Au-delà de ces considérations, il est toujours intéressant de jauger la maturité de nos écosystèmes au travers de ces quelques startups qui parviennent dans l’hexagone à faire des tours de tables significatifs et peut-être un jour, de la croissance.

Vous aurez compris que je ne suis pas ce dossier (ni la SNCF) de près et que je prends le risque de peut-être dire des bêtises (nous les mettrions alors sur le compte d’un réveillon de Noël trop arrosé)…

Ce dont je suis plus assuré, c’est que suite à la floraison d’accélérateurs de ce type, les industriels français concernés vont commencer à mesurer les limites de cet exercice. Sans la masse critique d’une centaine de projets pendant deux ou trois ans sur un thème donné, n’importe quel investisseur professionnel sait qu’il n’y aura pas de succès à attendre. Et sans préparation de la culture et de l’organisation interne du grand groupe, s’il y a un succès il ne sera pas transférable.

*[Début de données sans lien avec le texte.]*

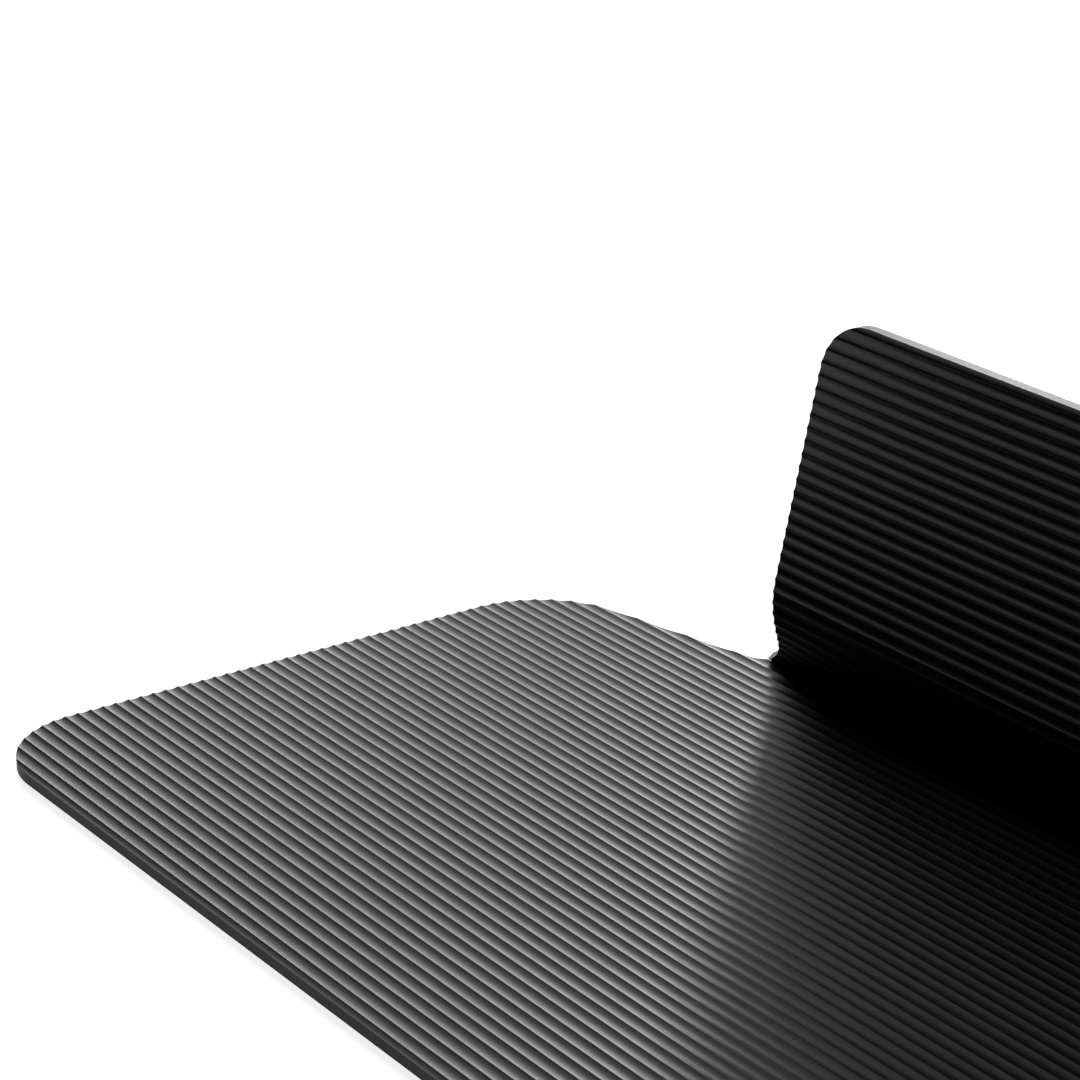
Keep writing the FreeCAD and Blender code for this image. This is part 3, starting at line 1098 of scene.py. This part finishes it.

Nous pourrions espérer que cet apprentissage se fasse plus rapidement, car au final faire monter des équipes sur les tables et vouloir changer les choses de l’intérieur n’est pas un exercice sans conséquence pour les équipes en question…

Mais pour rester optimiste, je dirais que la maturité sur ces sujets se développe vite et l’avance hexagonale d’acteurs comme la SNCF peut finir par payer.

Au préalable, certaines conditions seront nécessaires, comme la montée en volume des projets déjà évoquée, la volonté d’ouvrir son coeur d’activité à la disruption (l’ouverture précoce de ses données de trafic est un des indicateurs positifs que je détecte) et, de mon point de vue, le passage à l’échelle européenne le plus vite possible.